The modern philosopher might have been quoting from the Victorian statesman Edmund Burke, who observed that as long as shame keeps its watch, virtue is never wholly extinguished. What happens when shame deserts the scene? Obviously it takes with it the self-control which self-respect enforces. In the absence of self-control, there can be none of the civil control upon which we depend for our security. A Mexican song tells of a place without shame and hence without law and order."... Only the winner is respected. That's why life is worth nothing in Guanajuato," the lyrics run.

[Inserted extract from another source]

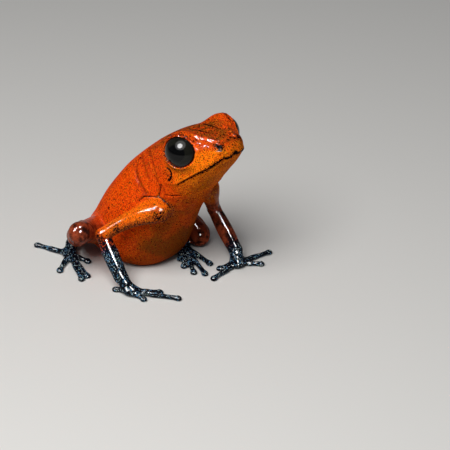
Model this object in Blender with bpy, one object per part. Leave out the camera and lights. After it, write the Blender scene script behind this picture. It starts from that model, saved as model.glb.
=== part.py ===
"""Strawberry poison dart frog, a still life-size model that sits up on a flat floor.

+X is the way the frog faces, +Y is its left and +Z is up. Named sizes are in millimetres
and are turned into metres where a mesh is made. The frog is posed with the floor at Z = 0
and X = 0 between its shoulders. An empty then carries every piece so that the origin is
the middle of the model's footprint.
"""
import math

import bmesh
import bpy
import numpy as np
from mathutils import Vector
from mathutils.bvhtree import BVHTree

MM = 0.001
GAP = 0.3
WELD = 1e-7

# Head: its pitch, the point midway between the eyes as (X, Z), and the eyeballs
HEAD_PITCH = math.radians(17.2)
EYE_MID = np.array([2.1, 13.55])
EYE_CENTRE = np.array([2.05, 2.5, 13.38])
EYE_RADIUS = 1.34
EYE_GAP = 0.24
EYE_FACING = np.array([0.3, 0.91, 0.27])
DOME_RADIUS = 1.74
DOME_SINK = 0.72
LID_RING = 1.62
LID_RADIUS = 0.2

# Sections of the head: top and bottom as (along the head, above the eyes), half width
HEAD_SECTIONS = [
    ((3.72, -0.52), (3.60, -1.24), 0.80),
    ((3.46, -0.08), (3.24, -1.66), 1.38),
    ((3.05, 0.24), (2.74, -2.04), 1.86),
    ((2.36, 0.62), (2.04, -2.54), 2.30),
    ((1.35, 0.94), (1.06, -3.16), 2.70),
    ((0.10, 1.15), (0.10, -3.80), 3.05),
    ((-1.20, 1.10), (-0.53, -4.23), 3.22),
    ((-2.70, 0.80), (-0.90, -4.60), 3.22),
]
# Sections of the torso: (X, Z) of the back, (X, Z) of the belly, half width
TORSO_SECTIONS = [
    ((-2.00, 12.60), (2.30, 8.40), 3.10),
    ((-3.25, 11.55), (2.05, 7.80), 3.00),
    ((-4.50, 10.42), (1.42, 6.90), 3.08),
    ((-5.70, 9.20), (0.60, 5.60), 3.42),
    ((-6.80, 7.80), (-0.15, 4.10), 3.82),
    ((-7.80, 6.45), (-0.85, 2.50), 4.02),
    ((-8.65, 5.10), (-1.60, 0.90), 4.05),
    ((-9.40, 3.85), (-3.00, -0.15), 3.90),
    ((-10.10, 2.80), (-5.20, -0.35), 3.50),
    ((-10.70, 1.90), (-7.60, -0.10), 2.60),
    ((-11.00, 1.25), (-9.60, 0.35), 1.20),
]
HEAD_FULLNESS = 0.74
TORSO_FULLNESS = 0.86
TRUNK_SIDES = 28
TRUNK_RINGS = 46
NECK_TOP = np.array([-1.9, 12.7])
NECK_BOTTOM = np.array([2.5, 8.75])
BLOCK = 40.0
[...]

Fortunately, that sense of civil self-interest of which Gibbon wrote is still at work. People know instinctively that when respect is lost, chaos takes over. There was a danger of that occurring in western countries in the 1960's, when radical youths rebelled against the elder generation. Their dissatisfaction - disrespect for the system, really - found its outlet in violent attacks on authority in every form.

To a large extent, the sixties radicals were revolting against the concept of respectability then current in both public and private affairs. It did not matter much what one did to merit respect as long as one appeared respectable. Extreme as their tactics were, we can thank the young crusaders for bringing shame on this social hypocrisy. The hard-minded iconoclasm of the media at present was one lasting result of their revolt.

Having done their work of ensuring that respectability must be founded in conduct that deserves respect, the radicals and hippies of yesteryear have become content to wear jackets and ties and display acceptable manners. But in the atmosphere of openness which they created, it remains for society to build a new and more solid base of self-respect. This will only be done by placing a higher premium on individual character. We cannot demand character from our leaders unless we demand it from ourselves; for each of our lives is a thread in the fabric of mutual respect of which our society is composed.